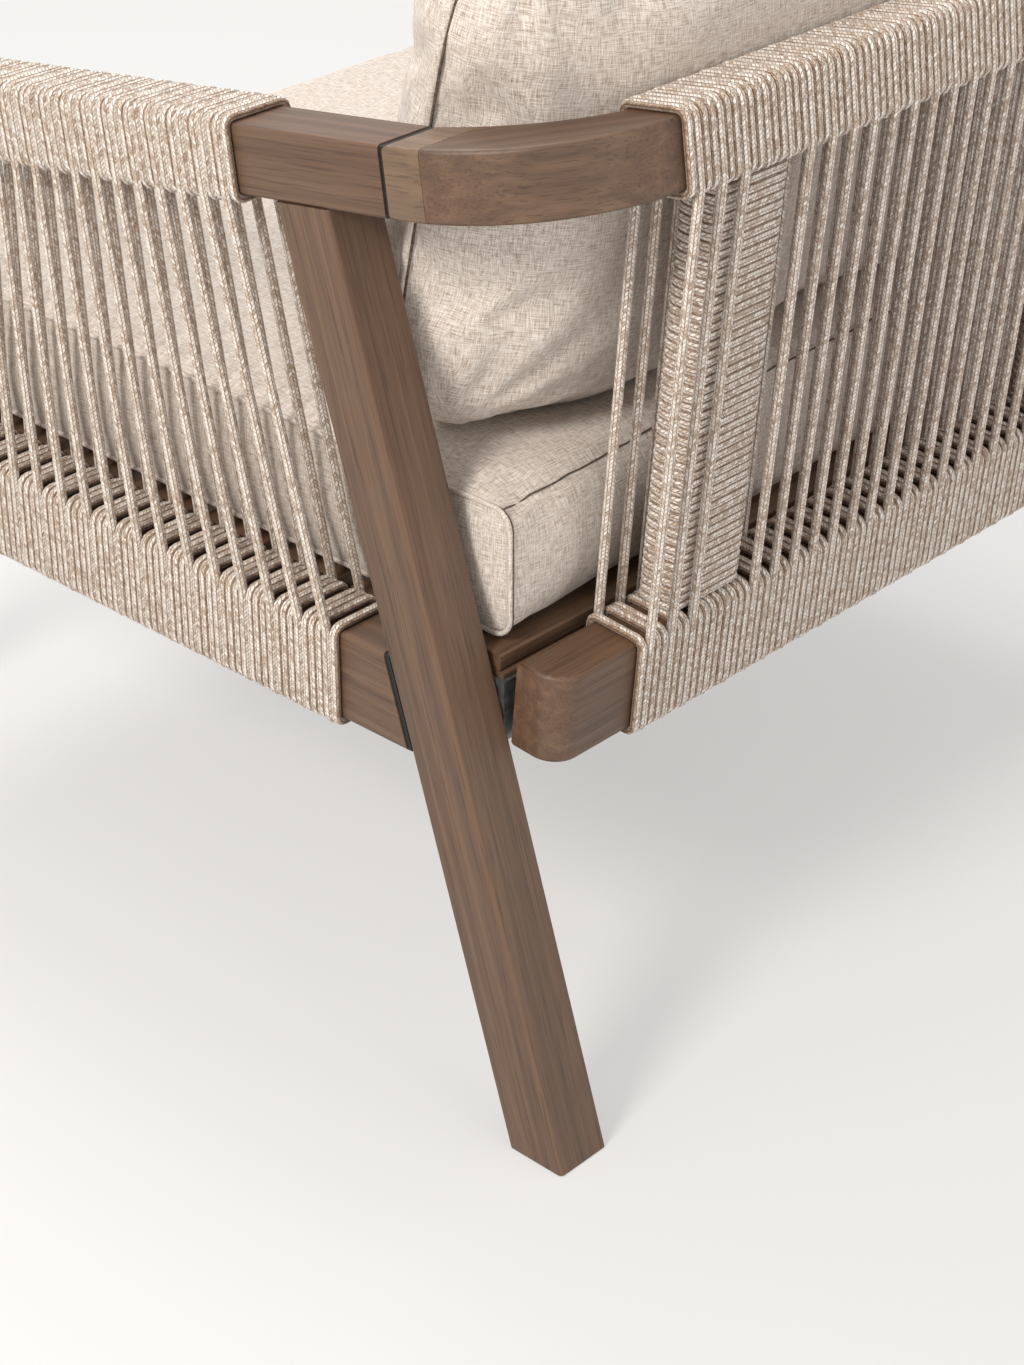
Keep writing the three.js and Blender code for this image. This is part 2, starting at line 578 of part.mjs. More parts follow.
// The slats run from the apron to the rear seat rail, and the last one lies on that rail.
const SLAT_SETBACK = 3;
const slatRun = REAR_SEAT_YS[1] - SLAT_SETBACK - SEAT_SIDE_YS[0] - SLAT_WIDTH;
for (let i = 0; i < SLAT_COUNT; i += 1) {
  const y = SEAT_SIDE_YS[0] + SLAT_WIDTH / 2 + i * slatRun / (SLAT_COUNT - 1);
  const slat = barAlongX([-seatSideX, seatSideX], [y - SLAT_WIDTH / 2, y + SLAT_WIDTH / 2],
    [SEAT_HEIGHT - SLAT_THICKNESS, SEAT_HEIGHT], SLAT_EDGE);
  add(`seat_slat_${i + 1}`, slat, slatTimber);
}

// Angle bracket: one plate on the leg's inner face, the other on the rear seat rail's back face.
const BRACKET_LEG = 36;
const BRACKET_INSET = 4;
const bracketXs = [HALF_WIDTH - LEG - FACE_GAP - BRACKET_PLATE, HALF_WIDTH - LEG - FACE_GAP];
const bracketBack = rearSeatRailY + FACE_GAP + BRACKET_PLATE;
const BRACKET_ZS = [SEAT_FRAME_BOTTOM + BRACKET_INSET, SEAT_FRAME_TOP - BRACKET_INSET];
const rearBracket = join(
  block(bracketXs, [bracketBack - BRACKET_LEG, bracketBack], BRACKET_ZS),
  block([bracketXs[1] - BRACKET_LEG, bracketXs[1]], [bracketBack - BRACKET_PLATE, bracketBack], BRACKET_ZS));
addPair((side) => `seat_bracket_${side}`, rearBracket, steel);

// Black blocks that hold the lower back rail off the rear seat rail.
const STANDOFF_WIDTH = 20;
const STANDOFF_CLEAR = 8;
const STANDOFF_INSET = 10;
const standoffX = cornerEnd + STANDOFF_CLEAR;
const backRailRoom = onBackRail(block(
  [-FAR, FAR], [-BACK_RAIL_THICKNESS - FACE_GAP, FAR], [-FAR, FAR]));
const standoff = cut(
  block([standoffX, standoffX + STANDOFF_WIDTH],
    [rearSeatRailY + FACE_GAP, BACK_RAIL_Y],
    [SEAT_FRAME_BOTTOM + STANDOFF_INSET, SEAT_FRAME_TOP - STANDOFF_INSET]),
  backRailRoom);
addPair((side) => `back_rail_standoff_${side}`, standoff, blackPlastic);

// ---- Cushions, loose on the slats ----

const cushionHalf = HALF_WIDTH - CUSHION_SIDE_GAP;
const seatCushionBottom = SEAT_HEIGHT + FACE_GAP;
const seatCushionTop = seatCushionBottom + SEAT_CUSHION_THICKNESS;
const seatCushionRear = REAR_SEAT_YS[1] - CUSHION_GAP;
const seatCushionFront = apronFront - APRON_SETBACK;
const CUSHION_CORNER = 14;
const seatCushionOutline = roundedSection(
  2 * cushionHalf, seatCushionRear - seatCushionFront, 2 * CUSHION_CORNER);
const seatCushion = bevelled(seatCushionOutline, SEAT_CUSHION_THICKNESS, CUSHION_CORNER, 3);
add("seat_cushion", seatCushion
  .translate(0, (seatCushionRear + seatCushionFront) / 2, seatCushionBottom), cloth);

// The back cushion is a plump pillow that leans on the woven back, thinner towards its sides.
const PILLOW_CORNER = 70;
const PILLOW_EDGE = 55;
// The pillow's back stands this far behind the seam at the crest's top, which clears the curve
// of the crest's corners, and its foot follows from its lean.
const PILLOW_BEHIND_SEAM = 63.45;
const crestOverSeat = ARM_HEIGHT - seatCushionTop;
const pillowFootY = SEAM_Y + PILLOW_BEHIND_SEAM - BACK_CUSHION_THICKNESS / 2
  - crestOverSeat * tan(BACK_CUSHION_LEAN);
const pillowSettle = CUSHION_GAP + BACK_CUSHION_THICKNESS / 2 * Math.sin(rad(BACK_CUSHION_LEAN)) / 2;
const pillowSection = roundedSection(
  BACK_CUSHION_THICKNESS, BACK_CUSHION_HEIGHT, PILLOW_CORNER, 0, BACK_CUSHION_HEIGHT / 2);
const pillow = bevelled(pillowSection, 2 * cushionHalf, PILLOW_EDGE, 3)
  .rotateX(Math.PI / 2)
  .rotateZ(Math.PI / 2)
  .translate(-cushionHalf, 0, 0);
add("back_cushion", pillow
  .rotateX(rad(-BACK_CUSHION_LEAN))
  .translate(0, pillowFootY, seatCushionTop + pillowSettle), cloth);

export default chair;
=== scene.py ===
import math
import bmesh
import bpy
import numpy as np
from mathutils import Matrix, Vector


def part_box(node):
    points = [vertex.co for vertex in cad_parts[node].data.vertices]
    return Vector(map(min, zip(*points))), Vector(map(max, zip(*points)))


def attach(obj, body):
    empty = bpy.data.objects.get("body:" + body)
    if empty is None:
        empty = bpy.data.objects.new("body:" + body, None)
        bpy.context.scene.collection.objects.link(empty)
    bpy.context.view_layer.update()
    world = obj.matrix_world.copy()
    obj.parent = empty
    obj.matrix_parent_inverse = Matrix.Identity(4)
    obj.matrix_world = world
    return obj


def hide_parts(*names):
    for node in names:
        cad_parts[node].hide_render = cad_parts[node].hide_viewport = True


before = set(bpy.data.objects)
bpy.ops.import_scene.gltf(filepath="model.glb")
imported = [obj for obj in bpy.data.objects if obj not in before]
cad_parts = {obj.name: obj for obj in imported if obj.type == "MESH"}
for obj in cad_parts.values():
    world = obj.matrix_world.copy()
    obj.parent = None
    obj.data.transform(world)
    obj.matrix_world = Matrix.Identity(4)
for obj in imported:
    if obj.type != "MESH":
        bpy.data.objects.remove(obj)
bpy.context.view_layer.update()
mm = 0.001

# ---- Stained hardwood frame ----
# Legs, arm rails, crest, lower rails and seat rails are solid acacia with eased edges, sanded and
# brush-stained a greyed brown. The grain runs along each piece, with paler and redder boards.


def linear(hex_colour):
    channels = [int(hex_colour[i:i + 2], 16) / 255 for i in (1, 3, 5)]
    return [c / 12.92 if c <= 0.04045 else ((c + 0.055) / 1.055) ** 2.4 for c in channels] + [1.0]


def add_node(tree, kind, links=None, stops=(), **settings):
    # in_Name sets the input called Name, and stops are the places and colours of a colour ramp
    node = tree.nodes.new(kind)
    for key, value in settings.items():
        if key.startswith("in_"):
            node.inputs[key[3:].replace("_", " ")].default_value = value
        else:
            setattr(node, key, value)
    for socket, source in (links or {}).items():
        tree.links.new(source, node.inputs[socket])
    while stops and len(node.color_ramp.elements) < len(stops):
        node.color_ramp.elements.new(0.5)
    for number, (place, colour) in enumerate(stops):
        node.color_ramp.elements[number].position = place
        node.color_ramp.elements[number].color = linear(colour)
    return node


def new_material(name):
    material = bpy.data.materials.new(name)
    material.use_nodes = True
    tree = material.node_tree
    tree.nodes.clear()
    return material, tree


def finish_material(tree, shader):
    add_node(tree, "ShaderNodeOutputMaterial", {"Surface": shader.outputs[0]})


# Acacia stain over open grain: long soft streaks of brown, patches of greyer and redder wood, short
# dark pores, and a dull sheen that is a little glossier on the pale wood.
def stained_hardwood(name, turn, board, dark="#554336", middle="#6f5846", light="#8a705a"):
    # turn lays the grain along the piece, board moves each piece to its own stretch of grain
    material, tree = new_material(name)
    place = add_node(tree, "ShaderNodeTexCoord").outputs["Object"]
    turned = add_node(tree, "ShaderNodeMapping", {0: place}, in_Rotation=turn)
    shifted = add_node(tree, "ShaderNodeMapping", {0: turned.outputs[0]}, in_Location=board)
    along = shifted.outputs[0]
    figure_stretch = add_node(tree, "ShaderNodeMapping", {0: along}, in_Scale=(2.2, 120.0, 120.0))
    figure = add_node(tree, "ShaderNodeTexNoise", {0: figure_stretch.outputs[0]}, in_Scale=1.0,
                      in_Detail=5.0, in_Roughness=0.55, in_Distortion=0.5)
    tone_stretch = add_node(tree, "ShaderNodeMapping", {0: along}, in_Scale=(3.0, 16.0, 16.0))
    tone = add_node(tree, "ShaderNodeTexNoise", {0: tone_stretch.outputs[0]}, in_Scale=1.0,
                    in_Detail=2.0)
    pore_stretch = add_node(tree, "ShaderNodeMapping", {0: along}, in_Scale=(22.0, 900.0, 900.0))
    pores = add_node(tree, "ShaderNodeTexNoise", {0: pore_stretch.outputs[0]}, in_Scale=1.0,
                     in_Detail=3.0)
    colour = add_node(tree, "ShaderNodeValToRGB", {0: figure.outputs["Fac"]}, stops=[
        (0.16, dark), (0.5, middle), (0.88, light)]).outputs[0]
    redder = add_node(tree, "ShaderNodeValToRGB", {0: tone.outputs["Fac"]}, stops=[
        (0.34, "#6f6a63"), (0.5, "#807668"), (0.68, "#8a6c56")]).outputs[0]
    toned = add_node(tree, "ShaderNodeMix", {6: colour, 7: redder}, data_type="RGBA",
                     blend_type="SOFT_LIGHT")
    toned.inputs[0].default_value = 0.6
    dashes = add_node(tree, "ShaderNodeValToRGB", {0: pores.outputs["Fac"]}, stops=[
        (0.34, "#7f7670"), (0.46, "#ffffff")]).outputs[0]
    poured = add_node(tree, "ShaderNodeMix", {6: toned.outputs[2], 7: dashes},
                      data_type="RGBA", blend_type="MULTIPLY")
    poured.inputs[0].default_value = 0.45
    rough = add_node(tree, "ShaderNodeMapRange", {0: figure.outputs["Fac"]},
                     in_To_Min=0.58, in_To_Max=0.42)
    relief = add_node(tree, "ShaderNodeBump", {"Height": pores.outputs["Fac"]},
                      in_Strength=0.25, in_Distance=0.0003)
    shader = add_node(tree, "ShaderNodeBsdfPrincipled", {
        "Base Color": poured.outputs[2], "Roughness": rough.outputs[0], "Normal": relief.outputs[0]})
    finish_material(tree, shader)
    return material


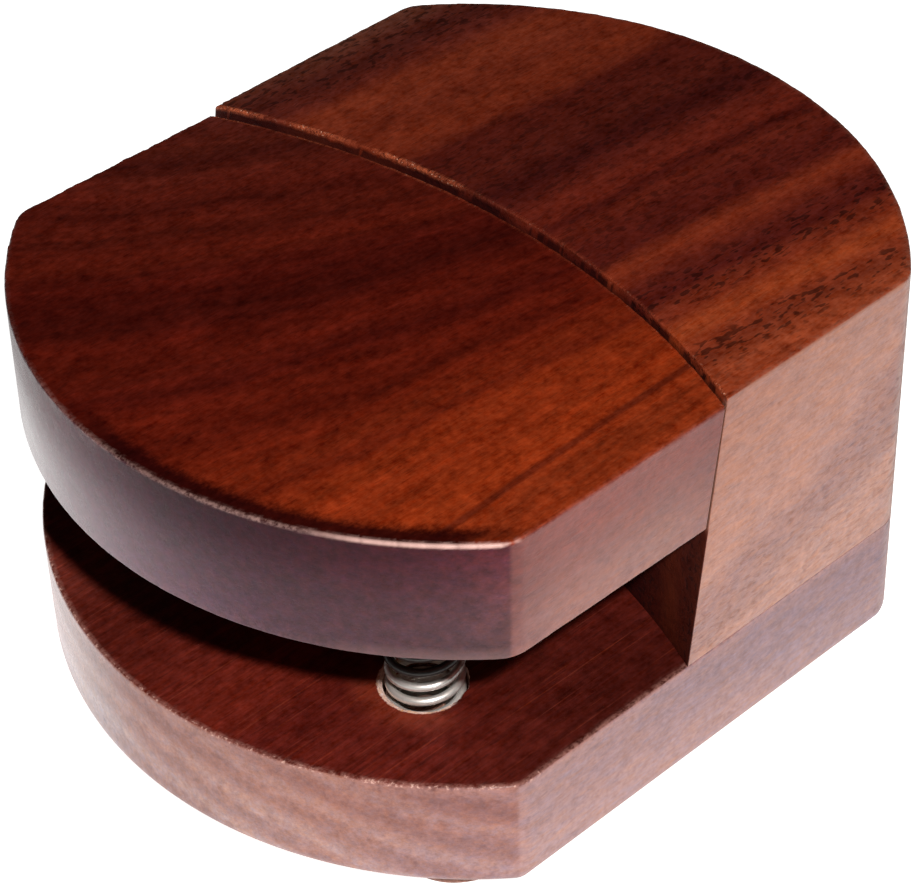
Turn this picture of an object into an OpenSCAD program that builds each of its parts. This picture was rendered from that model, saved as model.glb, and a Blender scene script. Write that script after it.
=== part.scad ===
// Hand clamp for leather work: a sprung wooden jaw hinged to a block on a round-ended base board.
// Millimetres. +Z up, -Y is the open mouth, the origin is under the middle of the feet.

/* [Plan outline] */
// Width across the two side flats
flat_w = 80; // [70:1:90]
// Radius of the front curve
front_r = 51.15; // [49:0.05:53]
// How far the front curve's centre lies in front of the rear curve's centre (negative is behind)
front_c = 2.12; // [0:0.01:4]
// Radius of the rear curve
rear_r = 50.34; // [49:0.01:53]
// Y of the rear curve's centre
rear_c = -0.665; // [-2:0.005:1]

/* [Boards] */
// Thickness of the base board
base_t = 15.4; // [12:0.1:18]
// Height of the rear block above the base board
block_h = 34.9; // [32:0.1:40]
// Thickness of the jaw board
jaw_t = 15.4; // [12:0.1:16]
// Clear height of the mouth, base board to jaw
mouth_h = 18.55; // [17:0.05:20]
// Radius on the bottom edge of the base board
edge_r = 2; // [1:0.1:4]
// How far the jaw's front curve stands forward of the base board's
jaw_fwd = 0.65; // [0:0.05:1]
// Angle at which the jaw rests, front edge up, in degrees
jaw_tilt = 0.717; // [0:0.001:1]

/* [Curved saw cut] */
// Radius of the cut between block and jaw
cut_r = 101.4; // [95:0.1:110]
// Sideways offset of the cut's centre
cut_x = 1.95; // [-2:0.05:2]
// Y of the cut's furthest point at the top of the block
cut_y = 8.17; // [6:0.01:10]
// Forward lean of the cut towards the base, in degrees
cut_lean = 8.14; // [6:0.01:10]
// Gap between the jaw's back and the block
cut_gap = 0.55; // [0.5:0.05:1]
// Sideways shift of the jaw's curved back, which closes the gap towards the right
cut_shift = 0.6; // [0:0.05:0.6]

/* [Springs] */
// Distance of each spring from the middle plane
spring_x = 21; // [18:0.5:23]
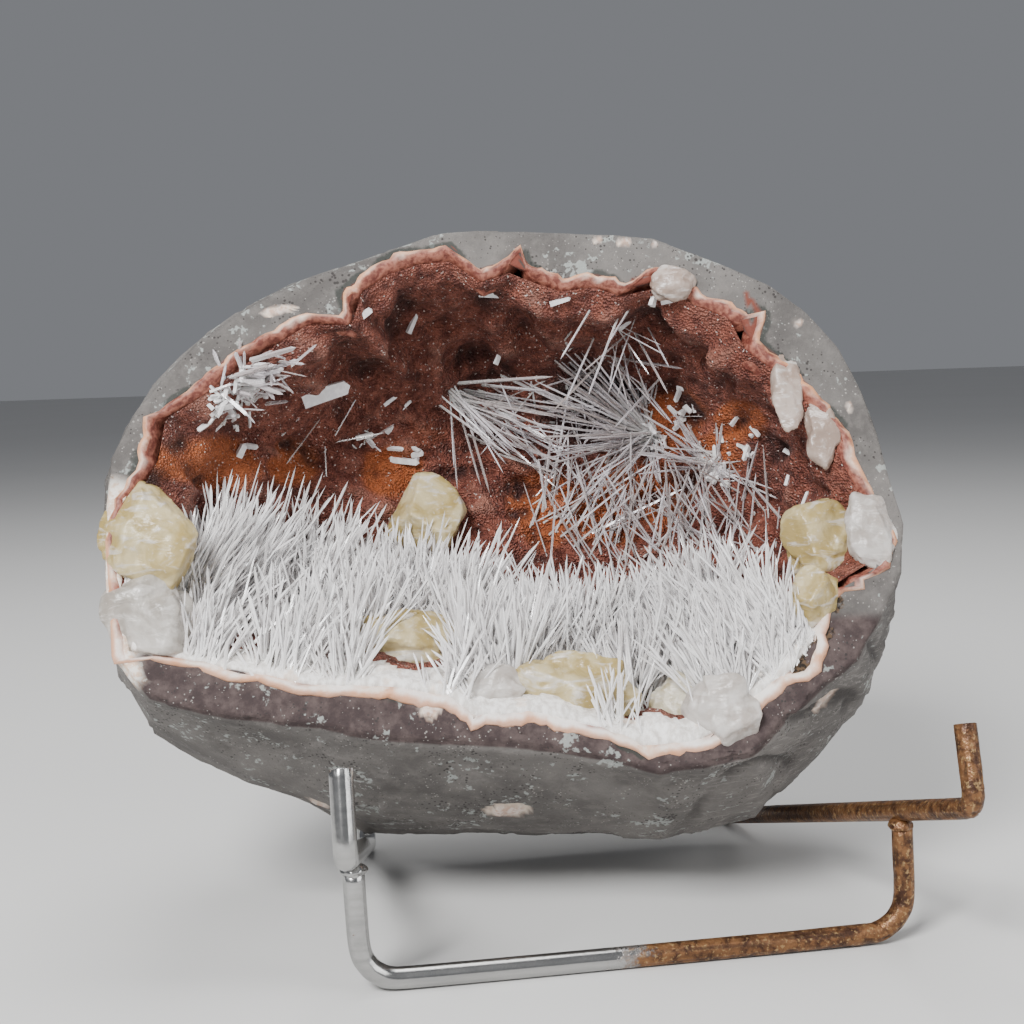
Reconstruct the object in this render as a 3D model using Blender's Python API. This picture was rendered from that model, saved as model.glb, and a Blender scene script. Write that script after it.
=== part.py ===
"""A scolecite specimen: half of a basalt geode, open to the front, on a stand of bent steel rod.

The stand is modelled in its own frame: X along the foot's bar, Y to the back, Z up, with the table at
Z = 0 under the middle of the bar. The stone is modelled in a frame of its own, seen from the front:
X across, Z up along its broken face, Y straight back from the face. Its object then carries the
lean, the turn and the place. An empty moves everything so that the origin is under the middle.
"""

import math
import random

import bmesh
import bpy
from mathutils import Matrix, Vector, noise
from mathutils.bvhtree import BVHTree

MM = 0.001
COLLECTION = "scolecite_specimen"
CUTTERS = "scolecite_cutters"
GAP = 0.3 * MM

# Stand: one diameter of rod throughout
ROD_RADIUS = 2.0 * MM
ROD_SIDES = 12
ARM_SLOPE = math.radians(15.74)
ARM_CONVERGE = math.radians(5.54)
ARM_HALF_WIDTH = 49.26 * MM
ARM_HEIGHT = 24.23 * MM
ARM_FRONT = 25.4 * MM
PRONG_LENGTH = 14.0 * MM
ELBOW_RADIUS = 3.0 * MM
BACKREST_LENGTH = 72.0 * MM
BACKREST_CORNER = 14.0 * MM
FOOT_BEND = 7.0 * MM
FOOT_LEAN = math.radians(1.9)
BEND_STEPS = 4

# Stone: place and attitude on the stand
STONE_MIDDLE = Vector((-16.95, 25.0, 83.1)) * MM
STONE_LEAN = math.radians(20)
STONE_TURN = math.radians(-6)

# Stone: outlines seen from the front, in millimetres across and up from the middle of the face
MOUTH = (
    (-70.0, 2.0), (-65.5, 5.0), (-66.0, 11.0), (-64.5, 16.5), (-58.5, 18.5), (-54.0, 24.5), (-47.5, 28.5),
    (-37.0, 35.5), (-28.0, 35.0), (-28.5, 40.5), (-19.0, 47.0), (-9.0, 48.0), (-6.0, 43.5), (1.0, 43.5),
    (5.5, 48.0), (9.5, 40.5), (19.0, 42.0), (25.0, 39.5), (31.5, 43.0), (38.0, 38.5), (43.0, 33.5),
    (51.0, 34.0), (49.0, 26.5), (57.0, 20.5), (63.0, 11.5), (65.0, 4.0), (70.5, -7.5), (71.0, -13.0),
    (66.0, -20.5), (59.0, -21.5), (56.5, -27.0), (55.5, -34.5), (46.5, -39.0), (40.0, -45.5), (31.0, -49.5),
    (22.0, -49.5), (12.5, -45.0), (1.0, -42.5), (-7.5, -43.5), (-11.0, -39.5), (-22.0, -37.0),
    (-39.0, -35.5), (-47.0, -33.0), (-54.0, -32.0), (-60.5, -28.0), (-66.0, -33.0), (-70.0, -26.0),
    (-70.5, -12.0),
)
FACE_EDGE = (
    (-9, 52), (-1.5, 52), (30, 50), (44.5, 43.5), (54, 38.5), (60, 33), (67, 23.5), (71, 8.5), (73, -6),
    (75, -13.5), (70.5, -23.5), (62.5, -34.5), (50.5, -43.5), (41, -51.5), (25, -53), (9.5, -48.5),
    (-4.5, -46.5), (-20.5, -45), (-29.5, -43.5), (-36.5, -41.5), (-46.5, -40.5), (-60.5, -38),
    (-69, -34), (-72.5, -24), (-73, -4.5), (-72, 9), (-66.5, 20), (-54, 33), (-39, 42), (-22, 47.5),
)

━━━

[What you should do]
Both the line with "towards its sides." and the line with "for node in" belong in the extract, along with every line between them; set down those lines exactly and only.

[Solution for this problem]
// The back cushion is a plump pillow that leans on the woven back, thinner towards its sides.
const PILLOW_CORNER = 70;
const PILLOW_EDGE = 55;
// The pillow's back stands this far behind the seam at the crest's top, which clears the curve
// of the crest's corners, and its foot follows from its lean.
const PILLOW_BEHIND_SEAM = 63.45;
const crestOverSeat = ARM_HEIGHT - seatCushionTop;
const pillowFootY = SEAM_Y + PILLOW_BEHIND_SEAM - BACK_CUSHION_THICKNESS / 2
  - crestOverSeat * tan(BACK_CUSHION_LEAN);
const pillowSettle = CUSHION_GAP + BACK_CUSHION_THICKNESS / 2 * Math.sin(rad(BACK_CUSHION_LEAN)) / 2;
const pillowSection = roundedSection(
  BACK_CUSHION_THICKNESS, BACK_CUSHION_HEIGHT, PILLOW_CORNER, 0, BACK_CUSHION_HEIGHT / 2);
const pillow = bevelled(pillowSection, 2 * cushionHalf, PILLOW_EDGE, 3)
  .rotateX(Math.PI / 2)
  .rotateZ(Math.PI / 2)
  .translate(-cushionHalf, 0, 0);
add("back_cushion", pillow
  .rotateX(rad(-BACK_CUSHION_LEAN))
  .translate(0, pillowFootY, seatCushionTop + pillowSettle), cloth);

export default chair;
=== scene.py ===
import math
import bmesh
import bpy
import numpy as np
from mathutils import Matrix, Vector


def part_box(node):
    points = [vertex.co for vertex in cad_parts[node].data.vertices]
    return Vector(map(min, zip(*points))), Vector(map(max, zip(*points)))


def attach(obj, body):
    empty = bpy.data.objects.get("body:" + body)
    if empty is None:
        empty = bpy.data.objects.new("body:" + body, None)
        bpy.context.scene.collection.objects.link(empty)
    bpy.context.view_layer.update()
    world = obj.matrix_world.copy()
    obj.parent = empty
    obj.matrix_parent_inverse = Matrix.Identity(4)
    obj.matrix_world = world
    return obj


def hide_parts(*names):
    for node in names:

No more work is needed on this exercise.